- [Task description] Reproduce the complete listing without any deviation.

- [Given data]
******
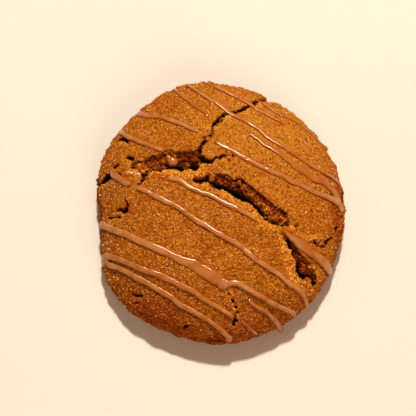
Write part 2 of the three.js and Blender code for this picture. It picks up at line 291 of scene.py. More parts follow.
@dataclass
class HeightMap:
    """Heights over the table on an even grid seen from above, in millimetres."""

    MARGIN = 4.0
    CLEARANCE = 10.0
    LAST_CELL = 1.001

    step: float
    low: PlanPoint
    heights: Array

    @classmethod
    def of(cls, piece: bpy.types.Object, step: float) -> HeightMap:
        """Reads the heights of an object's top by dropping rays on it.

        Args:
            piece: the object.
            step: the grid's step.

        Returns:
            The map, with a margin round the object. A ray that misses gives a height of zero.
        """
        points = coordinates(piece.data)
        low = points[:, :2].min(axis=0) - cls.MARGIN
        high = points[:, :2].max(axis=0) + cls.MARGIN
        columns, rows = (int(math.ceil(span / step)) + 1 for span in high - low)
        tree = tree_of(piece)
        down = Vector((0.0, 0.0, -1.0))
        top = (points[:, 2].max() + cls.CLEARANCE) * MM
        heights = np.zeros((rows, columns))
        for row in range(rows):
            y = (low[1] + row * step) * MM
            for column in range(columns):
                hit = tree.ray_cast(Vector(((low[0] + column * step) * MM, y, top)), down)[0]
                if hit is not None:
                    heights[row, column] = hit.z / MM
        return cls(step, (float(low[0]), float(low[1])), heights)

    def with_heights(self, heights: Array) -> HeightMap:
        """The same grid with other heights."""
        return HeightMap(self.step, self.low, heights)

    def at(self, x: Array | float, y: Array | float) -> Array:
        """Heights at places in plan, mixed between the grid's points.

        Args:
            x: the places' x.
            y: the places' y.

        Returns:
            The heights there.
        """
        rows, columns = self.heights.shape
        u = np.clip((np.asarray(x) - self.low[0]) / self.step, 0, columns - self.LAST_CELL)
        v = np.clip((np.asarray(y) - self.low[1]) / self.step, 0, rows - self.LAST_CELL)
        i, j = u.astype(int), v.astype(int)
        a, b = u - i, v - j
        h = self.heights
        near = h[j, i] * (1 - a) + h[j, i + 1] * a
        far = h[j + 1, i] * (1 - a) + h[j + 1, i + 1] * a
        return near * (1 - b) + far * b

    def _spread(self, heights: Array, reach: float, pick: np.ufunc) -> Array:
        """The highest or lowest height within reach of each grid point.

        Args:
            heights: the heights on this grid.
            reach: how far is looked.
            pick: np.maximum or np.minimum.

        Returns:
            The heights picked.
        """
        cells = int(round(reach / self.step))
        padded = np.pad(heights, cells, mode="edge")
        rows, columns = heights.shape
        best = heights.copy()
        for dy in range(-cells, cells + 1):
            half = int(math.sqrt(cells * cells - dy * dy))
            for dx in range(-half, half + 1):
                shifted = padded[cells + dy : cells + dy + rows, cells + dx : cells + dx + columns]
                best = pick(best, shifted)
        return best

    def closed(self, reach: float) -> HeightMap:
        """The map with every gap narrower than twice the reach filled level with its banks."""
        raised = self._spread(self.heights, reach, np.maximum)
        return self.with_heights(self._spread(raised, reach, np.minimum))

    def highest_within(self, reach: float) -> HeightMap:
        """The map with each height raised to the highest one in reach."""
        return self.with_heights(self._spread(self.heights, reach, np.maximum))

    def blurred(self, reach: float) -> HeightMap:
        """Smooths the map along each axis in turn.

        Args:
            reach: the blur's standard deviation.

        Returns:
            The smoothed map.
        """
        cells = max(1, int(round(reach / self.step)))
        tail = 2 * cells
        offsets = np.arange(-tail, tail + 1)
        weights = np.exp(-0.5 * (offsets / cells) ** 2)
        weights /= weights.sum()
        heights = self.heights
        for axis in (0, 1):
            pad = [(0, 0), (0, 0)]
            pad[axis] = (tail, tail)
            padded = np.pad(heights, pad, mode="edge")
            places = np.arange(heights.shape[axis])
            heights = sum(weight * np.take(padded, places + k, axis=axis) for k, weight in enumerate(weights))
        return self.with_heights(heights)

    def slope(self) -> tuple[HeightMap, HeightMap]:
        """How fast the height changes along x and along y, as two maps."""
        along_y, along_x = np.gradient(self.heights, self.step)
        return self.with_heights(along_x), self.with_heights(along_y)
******
- [Output of the task]
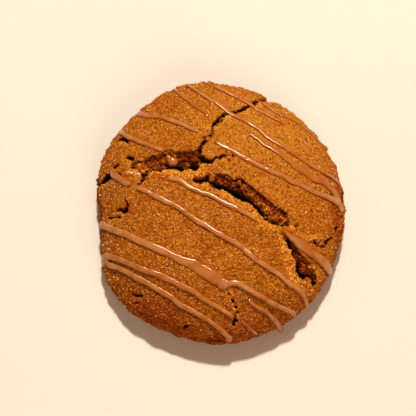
Write part 2 of the three.js and Blender code for this picture. It picks up at line 291 of scene.py. More parts follow.
@dataclass
class HeightMap:
    """Heights over the table on an even grid seen from above, in millimetres."""

    MARGIN = 4.0
    CLEARANCE = 10.0
    LAST_CELL = 1.001

    step: float
    low: PlanPoint
    heights: Array

    @classmethod
    def of(cls, piece: bpy.types.Object, step: float) -> HeightMap:
        """Reads the heights of an object's top by dropping rays on it.

        Args:
            piece: the object.
            step: the grid's step.

        Returns:
            The map, with a margin round the object. A ray that misses gives a height of zero.
        """
        points = coordinates(piece.data)
        low = points[:, :2].min(axis=0) - cls.MARGIN
        high = points[:, :2].max(axis=0) + cls.MARGIN
        columns, rows = (int(math.ceil(span / step)) + 1 for span in high - low)
        tree = tree_of(piece)
        down = Vector((0.0, 0.0, -1.0))
        top = (points[:, 2].max() + cls.CLEARANCE) * MM
        heights = np.zeros((rows, columns))
        for row in range(rows):
            y = (low[1] + row * step) * MM
            for column in range(columns):
                hit = tree.ray_cast(Vector(((low[0] + column * step) * MM, y, top)), down)[0]
                if hit is not None:
                    heights[row, column] = hit.z / MM
        return cls(step, (float(low[0]), float(low[1])), heights)

    def with_heights(self, heights: Array) -> HeightMap:
        """The same grid with other heights."""
        return HeightMap(self.step, self.low, heights)

    def at(self, x: Array | float, y: Array | float) -> Array:
        """Heights at places in plan, mixed between the grid's points.

        Args:
            x: the places' x.
            y: the places' y.

        Returns:
            The heights there.
        """
        rows, columns = self.heights.shape
        u = np.clip((np.asarray(x) - self.low[0]) / self.step, 0, columns - self.LAST_CELL)
        v = np.clip((np.asarray(y) - self.low[1]) / self.step, 0, rows - self.LAST_CELL)
        i, j = u.astype(int), v.astype(int)
        a, b = u - i, v - j
        h = self.heights
        near = h[j, i] * (1 - a) + h[j, i + 1] * a
        far = h[j + 1, i] * (1 - a) + h[j + 1, i + 1] * a
        return near * (1 - b) + far * b

    def _spread(self, heights: Array, reach: float, pick: np.ufunc) -> Array:
        """The highest or lowest height within reach of each grid point.

        Args:
            heights: the heights on this grid.
            reach: how far is looked.
            pick: np.maximum or np.minimum.

        Returns:
            The heights picked.
        """
        cells = int(round(reach / self.step))
        padded = np.pad(heights, cells, mode="edge")
        rows, columns = heights.shape
        best = heights.copy()
        for dy in range(-cells, cells + 1):
            half = int(math.sqrt(cells * cells - dy * dy))
            for dx in range(-half, half + 1):
                shifted = padded[cells + dy : cells + dy + rows, cells + dx : cells + dx + columns]
                best = pick(best, shifted)
        return best

    def closed(self, reach: float) -> HeightMap:
        """The map with every gap narrower than twice the reach filled level with its banks."""
        raised = self._spread(self.heights, reach, np.maximum)
        return self.with_heights(self._spread(raised, reach, np.minimum))

    def highest_within(self, reach: float) -> HeightMap:
        """The map with each height raised to the highest one in reach."""
        return self.with_heights(self._spread(self.heights, reach, np.maximum))

    def blurred(self, reach: float) -> HeightMap:
        """Smooths the map along each axis in turn.

        Args:
            reach: the blur's standard deviation.

        Returns:
            The smoothed map.
        """
        cells = max(1, int(round(reach / self.step)))
        tail = 2 * cells
        offsets = np.arange(-tail, tail + 1)
        weights = np.exp(-0.5 * (offsets / cells) ** 2)
        weights /= weights.sum()
        heights = self.heights
        for axis in (0, 1):
            pad = [(0, 0), (0, 0)]
            pad[axis] = (tail, tail)
            padded = np.pad(heights, pad, mode="edge")
            places = np.arange(heights.shape[axis])
            heights = sum(weight * np.take(padded, places + k, axis=axis) for k, weight in enumerate(weights))
        return self.with_heights(heights)

    def slope(self) -> tuple[HeightMap, HeightMap]:
        """How fast the height changes along x and along y, as two maps."""
        along_y, along_x = np.gradient(self.heights, self.step)
        return self.with_heights(along_x), self.with_heights(along_y)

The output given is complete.